They have glow in the dark condoms. That's so scary.
Something like a penis light saber.
Dude, 1 prime defect in the snuggie- you can't fuck someone discreetly under a snuggie. No way no how
Just saw the liqour store owner get into a mercedes, almost proud to be responsible for that
just heard someone say they saw a guy puke while riding a bike across campus without stopping
His whole family saw that I had cum in my hair once they turned on the blacklight at the bowling alley. You should have seen his mother's face.
Dude you has no fucking this poptart
What?
I dont know to explain this.
I passed out leaning next to a light pole. When the cop woke me up at 4 AM, I told him I was a block away from the apt, just had to stop to make a puke pit stop.
Oh man. Realized I was high when I realized how long I'd been watching Roseanne
Dude. I knoww what ur thinking. Yes, your hand hurts. It's because you fell through a window. If and when you wake up, go to the hospital.
Update- I sold my hat to some drunk kid for 50 bucks. I used my earnings to buy beer on the way home. I realize to everyone else seeing me drinking on my balcony at 6am, I look like an alcoholic, but I'm thinking of it as a night cap
Boob shaped ice luge is ordered for my bday. Boom
I can't even drink.
The liquor comes out the nipples. Out. The. Nipples.

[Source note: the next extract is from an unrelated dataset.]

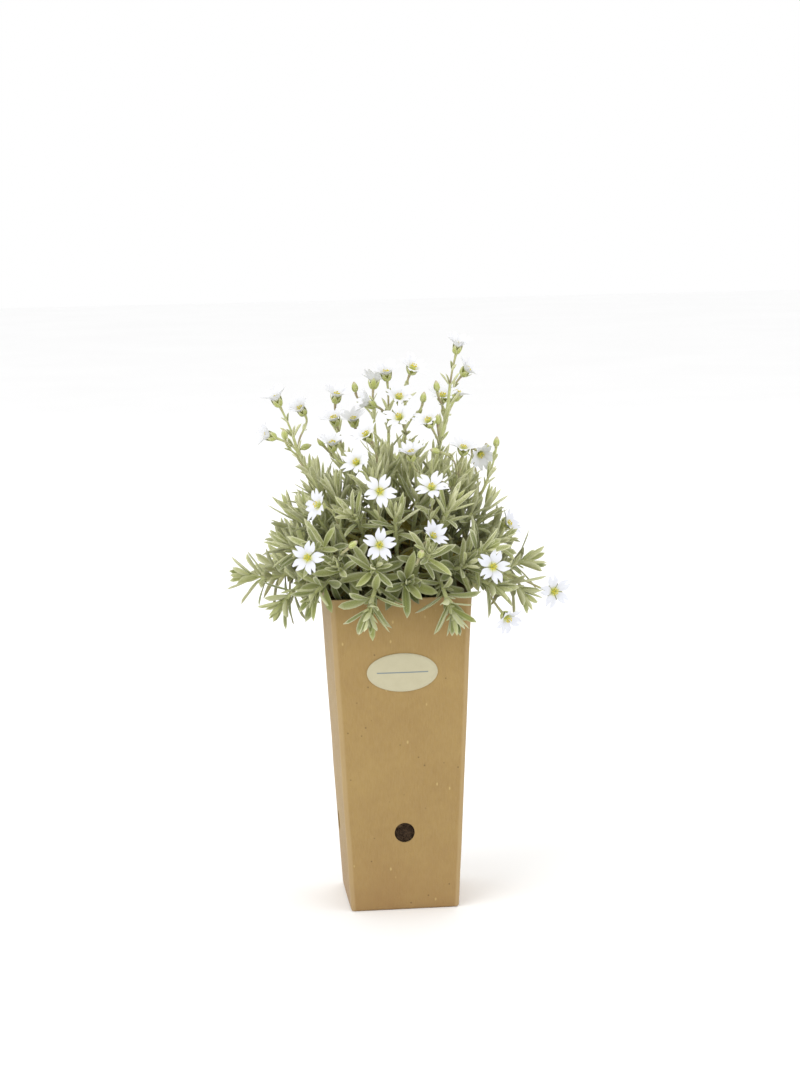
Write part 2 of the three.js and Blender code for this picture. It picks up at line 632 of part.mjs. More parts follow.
/** The open carton, with a round hole through each side. */
function carton() {
  const { height, board } = CARTON;
  const outer = cartonForm(0, [[0, CREASE.inset], [CREASE.height, 0], ...WALL_RINGS, [height, 0]]);
  const inner = cartonForm(-board, [[board, FLOOR_INSET], ...WALL_RINGS, [height + 1, 0]]);
  const bores = [0, 1].map((turn) => {
    const bore = new THREE.CylinderGeometry(HOLE.radius, HOLE.radius, 4 * CARTON.rimHalf, HOLE.sides);
    if (turn) bore.rotateZ(Math.PI / 2);
    return solidOf(bore.translate(0, 0, HOLE.height));
  });
  return bores.reduce((whole, bore) => whole.subtract(bore), outer.subtract(inner));
}

/** The oval label, lying on the front panel and following its bulge. */
function label() {
  const oval = new THREE.Shape().absellipse(0, 0, LABEL.width / 2, LABEL.height / 2, 0, 2 * Math.PI);
  const settings = { depth: CARTON.rimHalf, bevelEnabled: false, curveSegments: LABEL.sides };
  const prism = new THREE.ExtrudeGeometry(oval, settings);
  prism.rotateX(Math.PI / 2).translate(0, -CARTON.rimHalf / 2, LABEL.centre);
  const heights = [...WALL_RINGS, [CARTON.height, 0]];
  const skin = cartonForm(GAP + LABEL.thick, heights).subtract(cartonForm(GAP, heights));
  return skin.intersect(solidOf(prism));
}

/** The soil, with a plain hole for each stem. */
function soil(holes) {
  const inset = -CARTON.board - GAP;
  const filled = cartonForm(inset, [[CARTON.board + GAP, FLOOR_INSET], ...WALL_RINGS, [SOIL.top, 0]]);
  const depth = SOIL.rootDepth + GAP;
  return holes.reduce((whole, { x, y, radius }) => {
    const hole = new THREE.CylinderGeometry(radius, radius, 2 * depth, SOIL.holeSides);
    return whole.subtract(solidOf(hole.rotateX(Math.PI / 2).translate(x, y, SOIL.top)));
  }, filled);
}

/** A ring of points round a stem, the first at the angle `turn`. */
function stemRing({ control, across }, { t, radius }, turn, sides) {
  const { point, direction } = curveAt(control, t);
  const [first, second] = squareTo(direction, across);
  return Array.from({ length: sides }, (_, side) => {
    const round = turn + (2 * Math.PI * side) / sides;
    return along(along(point, first, radius * Math.cos(round)), second, radius * Math.sin(round));
  });
}

/** A leafy stem: four-sided rings, each an eighth of a turn off the last, with a blade where one grows. */
function leafyStem(stem) {
  const skin = new Skin();
  const rings = stem.rings.slice(0, -1);
  let low = skin.ring(stemRing(stem, rings[0], rings[0].turn - Math.PI / 4, 4));
  skin.floor(low);
  rings.slice(1).forEach((ring, i) => {
    const high = skin.ring(stemRing(stem, ring, ring.turn - Math.PI / 4, 4));
    const below = rings[i].turn - Math.PI / 4;
    const skips = Math.round((ring.turn - below) / (Math.PI / 2)) + 4;
    low = [0, 1, 2, 3].map((side) => low[(side + skips) % 4]);
    for (let side = 0; side < 4; side += 1) {
      const next = (side + 1) % 4;
      skin.faces.push([low[side], low[next], high[next]]);
      const leaf = ring.leaves.find(({ far }) => far * 2 === side);
      if (leaf) addBlade(skin, leaf, [low[side], high[next], high[side]]);
      else skin.faces.push([low[side], high[next], high[side]]);
    }
    low = high;
  });
  skin.peak(low, curveAt(stem.control, 1).point);
  return skin.solid();
}

/** The crown in the soil from which a tuft's shoots rise. */
function crown(root) {
  const form = new THREE.CylinderGeometry(CROWN.radius, CROWN.radius, CROWN.top - root.z, CROWN.sides);
  return solidOf(form.rotateX(Math.PI / 2).translate(root.x, root.y, (CROWN.top + root.z) / 2));
}

/** A leaf blade on one face of a stem: a lance outline, flat above, with a keel below that ends at its tip. */
function addBlade(skin, { midrib, side, width }, [keel, plus, minus]) {
  const at = (u, share) => {
    const { point, direction } = curveAt(midrib, u);
    const reach = (width * share) / 2;
    return [along(point, side, reach), along(point, side, -reach), point, direction];
  };
  const [innerPlus, innerMinus, middle, direction] = at(BLADE.inner, 1);
  const under = along(middle, side.clone().cross(direction).normalize(), BLADE.thick);
  const [plus1, minus1, keel1, plus2, minus2, tip] = skin.ring([
    innerPlus, innerMinus, under, ...at(BLADE.outer, BLADE.outerShare).slice(0, 2), midrib[2],
  ]);
  skin.faces.push(
    [minus, minus1, plus1], [minus, plus1, plus], [keel, plus, plus1], [keel, plus1, keel1],
    [minus, keel, keel1], [minus, keel1, minus1], [minus1, minus2, plus2], [minus1, plus2, plus1],
    [keel1, plus1, plus2], [keel1, plus2, tip], [minus1, keel1, minus2], [minus2, keel1, tip],
    [minus2, tip, plus2],
  );
}

/** A stalk with its head: a closed bud, or a calyx of five pointed sepals, hollowed to seat the petals. */
function headedStalk(stalk, made) {
  const skin = new Skin();
  const headRing = (out, high, shift) =>
    skin.ring(Array.from({ length: HEAD_SIDES }, (_, i) =>
      headPoint(made, made.roll + ((i + shift) * 2 * Math.PI) / HEAD_SIDES, out, high)));
  let low = skin.ring(stemRing(stalk, stalk.rings[0], 0, HEAD_SIDES));
  skin.floor(low);
  for (const ring of stalk.rings.slice(1, -1)) {
    const next = skin.ring(stemRing(stalk, ring, 0, HEAD_SIDES));
    skin.band(low, next);
    low = next;
  }
  const foot = headRing(STALK.root, 0, 0);
  skin.band(low, foot);
  if (made.bud) {
    const belly = headRing(BUD.radius, 0.35 * BUD.length, 0);
    const neck = headRing(0.85 * BUD.radius, 0.65 * BUD.length, 0);
    skin.band(foot, belly);
    skin.band(belly, neck);
    skin.peak(neck, headPoint(made, 0, 0, BUD.length));
    return skin.solid();
  }
  const slope = petalSlope(made.cup) + radians(CALYX.opening);
  const reach = [1.4 + CALYX.sepal * Math.cos(slope), CALYX.sepalFoot + CALYX.sepal * Math.sin(slope)];
  const [tips, dips] = [headRing(...reach, 0), headRing(CALYX.cup, CALYX.dip, 0.5)];
  const [floor] = skin.ring([headPoint(made, 0, 0, CALYX.floor)]);
  for (let i = 0; i < HEAD_SIDES; i += 1) {
    const next = (i + 1) % HEAD_SIDES;
    skin.faces.push([foot[i], dips[i], tips[i]], [foot[i], foot[next], dips[i]]);
    skin.faces.push([foot[next], tips[next], dips[i]]);
    skin.faces.push([tips[i], dips[i], floor], [dips[i], tips[next], floor]);
  }
  return skin.solid();
}

/** A corolla: five petals notched at their ends, joined round a raised centre, in one thin faceted plate. */
function corolla(made) {
  const skin = new Skin();
  const slope = petalSlope(made.cup);
  const turnOf = (side) => made.roll + (side * 2 * Math.PI) / HEAD_SIDES;
  const petal = (i, degrees, reach, lift) => {
    const out = reach * made.lengths[i];
    const round = turnOf(i + 0.5) + radians(degrees);
    return headPoint(made, round, out * Math.cos(slope), COROLLA.rise + out * Math.sin(slope) + lift);
  };
  const { valley, shoulder, lobe, notch, shoulderTurn, lobeTurn } = COROLLA;
  const each = [0, 1, 2, 3, 4];
  const rim = skin.ring(each.flatMap((i) => [
    headPoint(made, turnOf(i), valley, COROLLA.rise + valley * Math.sin(slope)),
    petal(i, -shoulderTurn, shoulder, 0), petal(i, -lobeTurn, lobe, 0), petal(i, 0, notch, 0),
    petal(i, lobeTurn, lobe, 0), petal(i, shoulderTurn, shoulder, 0),
  ]));
  const ridges = skin.ring(each.map((i) => petal(i, 0, COROLLA.ridge, COROLLA.thick)));
  const [boss, seat] = skin.ring([
    headPoint(made, 0, 0, COROLLA.rise + COROLLA.boss), headPoint(made, 0, 0, COROLLA.seat),
  ]);
  for (const i of each) {
    const edge = [...rim.slice(6 * i, 6 * i + 6), rim[(6 * i + 6) % rim.length]];
    for (let k = 0; k < 6; k += 1)
      skin.faces.push([ridges[i], edge[k], edge[k + 1]], [seat, edge[k + 1], edge[k]]);
    skin.faces.push([ridges[i], edge[6], boss], [ridges[i], boss, edge[0]]);
  }
  return skin.solid();
}

// The nodes
const plant = new THREE.Group();
for (const made of blooms) plant.add(meshOf(made.name, corolla(made), MATERIAL.petal));
for (const { name, stem, stalks, heads } of SPRAYS) {
  const headed = stalks.map((stalk, i) => headedStalk(stalk, heads[i]));
  plant.add(meshOf(name, fused([leafyStem(stem), ...headed]), MATERIAL.stem));
}
for (const { name, root, stems } of tufts)
  plant.add(meshOf(name, fused([crown(root), ...stems.map(leafyStem)]), MATERIAL.leaf));

const holes = [
  ...SPRAYS.map(({ root: [x, y] }) => ({ x, y, radius: SOIL.sprayHole })),
  ...tufts.map(({ root: { x, y } }) => ({ x, y, radius: SOIL.tuftHole })),
];
const pot = new THREE.Group();
pot.add(meshOf("carton", carton(), MATERIAL.card));
pot.add(meshOf("label", label(), MATERIAL.label));
pot.add(meshOf("soil", soil(holes), MATERIAL.soil));

const object = new THREE.Group();
object.add(pot, plant);
export default object;
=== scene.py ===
"""The looks of a potted snow-in-summer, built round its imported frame.

The plant grows by the same seeded rule as its solids, so each fine leaf, stem, calyx and petal lies where
its solid does. Leaves, sepals, petals and stamens are blades that Geometry Nodes bend along their midribs.
Stems are tubes along their curves, and fine hairs stand on them. Growth is worked out in millimetres, and
meshes are in metres.
"""

from __future__ import annotations

import logging
import math
from collections.abc import Callable, Iterable, Sequence
from dataclasses import dataclass, field, fields, replace
from enum import Enum
from functools import cache, reduce
from math import atan2, cos, hypot, pi, radians, sin, sqrt, tau

import bmesh
import bpy
import numpy as np
from bpy.types import Material, Mesh, Node, NodeSocket, NodeTree, Object
from mathutils import Matrix, Vector, noise
from numpy.linalg import norm

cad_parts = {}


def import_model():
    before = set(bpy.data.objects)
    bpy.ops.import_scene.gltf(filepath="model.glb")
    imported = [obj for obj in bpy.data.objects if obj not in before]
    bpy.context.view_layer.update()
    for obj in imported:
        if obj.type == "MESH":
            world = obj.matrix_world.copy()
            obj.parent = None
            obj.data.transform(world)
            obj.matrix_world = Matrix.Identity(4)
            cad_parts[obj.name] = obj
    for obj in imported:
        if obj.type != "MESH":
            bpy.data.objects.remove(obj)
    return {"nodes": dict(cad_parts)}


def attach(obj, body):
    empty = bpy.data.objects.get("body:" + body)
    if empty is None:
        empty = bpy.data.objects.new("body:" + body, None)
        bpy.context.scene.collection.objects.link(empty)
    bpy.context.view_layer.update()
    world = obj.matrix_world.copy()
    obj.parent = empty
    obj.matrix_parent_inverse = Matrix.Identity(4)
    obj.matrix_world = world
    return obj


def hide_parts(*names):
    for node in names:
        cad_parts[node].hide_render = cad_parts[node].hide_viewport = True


LOG = logging.getLogger("snow_in_summer")
MM = 0.001
BODY = "root"

Array = np.ndarray
Colour = tuple[float, float, float]
UP = np.array([0.0, 0.0, 1.0])


# Small vector tools, in millimetres
def unit(vector: Array) -> Array:
    """The vector at length 1."""
    return vector / norm(vector)


def facing(turn: float, up: float) -> Array:
    """The unit vector that faces `turn` degrees round from the viewer and `up` degrees up."""
    level = cos(radians(up))
    around = radians(turn)
    return np.array([sin(around) * level, -cos(around) * level, sin(radians(up))])


def square_to(axis: Array, across: Array) -> tuple[Array, Array]:
    """Two unit vectors square to an axis and to each other.

    Args:
        axis: The unit axis.
        across: The direction that the first one comes as near to as it can.

    Returns:
        The two unit vectors.
    """
    first = unit(across - axis * across.dot(axis))
    return first, np.cross(axis, first)


def curve_points(control: Array, shares: Array) -> Array:
    """The points of a Bezier curve at several shares of it.

    Args:
        control: The control points, one a row.
        shares: The shares, from 0 to 1.

    Returns:
        One point a row.
    """
    layers = [np.repeat(point[None], len(shares), 0) for point in control]
    while len(layers) > 1:
        layers = [low + (high - low) * shares[:, None] for low, high in zip(layers, layers[1:])]
    return layers[0]


def curve_at(control: Array, share: float) -> tuple[Array, Array]:
    """The point and the unit direction of a Bezier curve at one share of it."""
    layers = list(control)
    while len(layers) > 2:
        layers = [low + (high - low) * share for low, high in zip(layers, layers[1:])]
    return layers[0] + (layers[1] - layers[0]) * share, unit(layers[1] - layers[0])


# The leaf and stem finishes darken by this depth as painted shade inside the mound; leaves are also widened
# by it.
def depth_in_mound(point: Array) -> float:
    """How deep in the mound a point lies, from 0 at its surface to 1 in its middle."""
    share = float(norm((point - MOUND_CENTRE) / MOUND_REACH))
    return min(max((0.9 - share) / 0.45, 0), 1)


class Draws:
    """Seeded draws, the same as those that place the solids."""

    def __init__(self, number: int) -> None:
        """Sows the draws with a whole number."""
        self.seed = (number * 2654435761) & 0xFFFFFFFF

    def __call__(self, low: float, high: float) -> float:
        """The next number between two limits."""
        self.seed = (self.seed * 1664525 + 1013904223) & 0xFFFFFFFF
        return low + (high - low) * self.seed / 4294967296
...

The yoga party turned into an underwear party because we are all incompetent when it comes to tying bed sheets.
This has been a Party Success Story
I feel like the devil is trying to impregnate me through my eyeballs.
Are you still free tonight?
Oh shit I kinda forgot and took acid
We were so sore from having sex that we decided to fix it with more sex. It's the hair of the dog for sex hangover.